Create a tiny helper function. Effectively a "global constant" in your db:
CREATE OR REPLACE FUNCTION f_ping_event_horizon()
RETURNS timestamp LANGUAGE sql IMMUTABLE COST 1 AS
$$SELECT '2014-03-03 0:0'::timestamp$$; -- One month in the past
Use it as condition in your index:
CREATE INDEX idx_pings_monitor_created_response_time
ON pings (monitor_id, created_at DESC, response_time)
WHERE response_time IS NOT NULL -- maybe
AND created_at > f_ping_event_horizon();
And your query looks like this now:
SELECT response_time
FROM pings
WHERE monitor_id = 3
AND response_time IS NOT NULL
AND created_at > '2014-03-03 20:23:07.254281'
AND created_at > f_ping_event_horizon();
Aside: I trimmed some noise.
The last condition seems logically redundant. Only include it, if Postgres does not understand it can use the index without it. Might be necessary. The actual timestamp in the condition must be bigger than the one in the function. But that's obviously the case according to your comments.
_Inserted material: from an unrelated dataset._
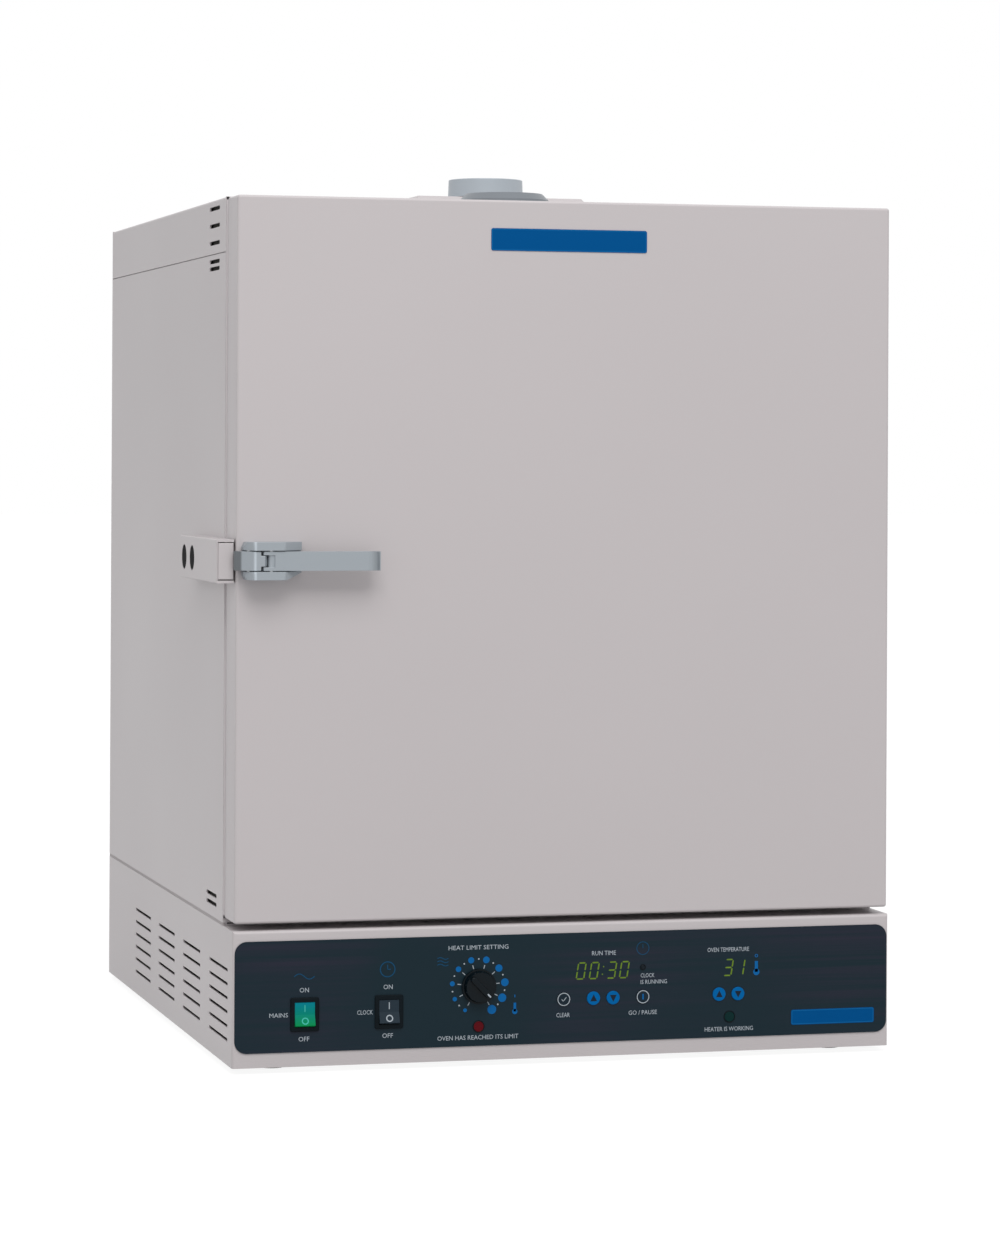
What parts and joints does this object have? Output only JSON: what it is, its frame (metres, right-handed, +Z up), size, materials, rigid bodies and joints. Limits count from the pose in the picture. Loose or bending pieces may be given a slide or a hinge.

This way we cut all the irrelevant rows and make the index much smaller. The effect degrades slowly over time. Refit the event horizon and recreate indexes from time to time to get rid of added weight. You could do with a weekly cron job, for example.
When updating (recreating) the function, you need to recreate all indexes that use the function in any way. Best in the same transaction. Because the IMMUTABLE
declaration for the helper function is a bit of a false promise. But Postgres only accepts immutable functions in index definitions. So we have to lie about it. More about that:
Does PostgreSQL support "accent insensitive" collations?
Why the function at all? This way, all the queries using the index can remain unchanged.
With all of these changes the query should be faster by orders of magnitude now. A single, continuous index-only scan is all that's needed. Can you confirm that?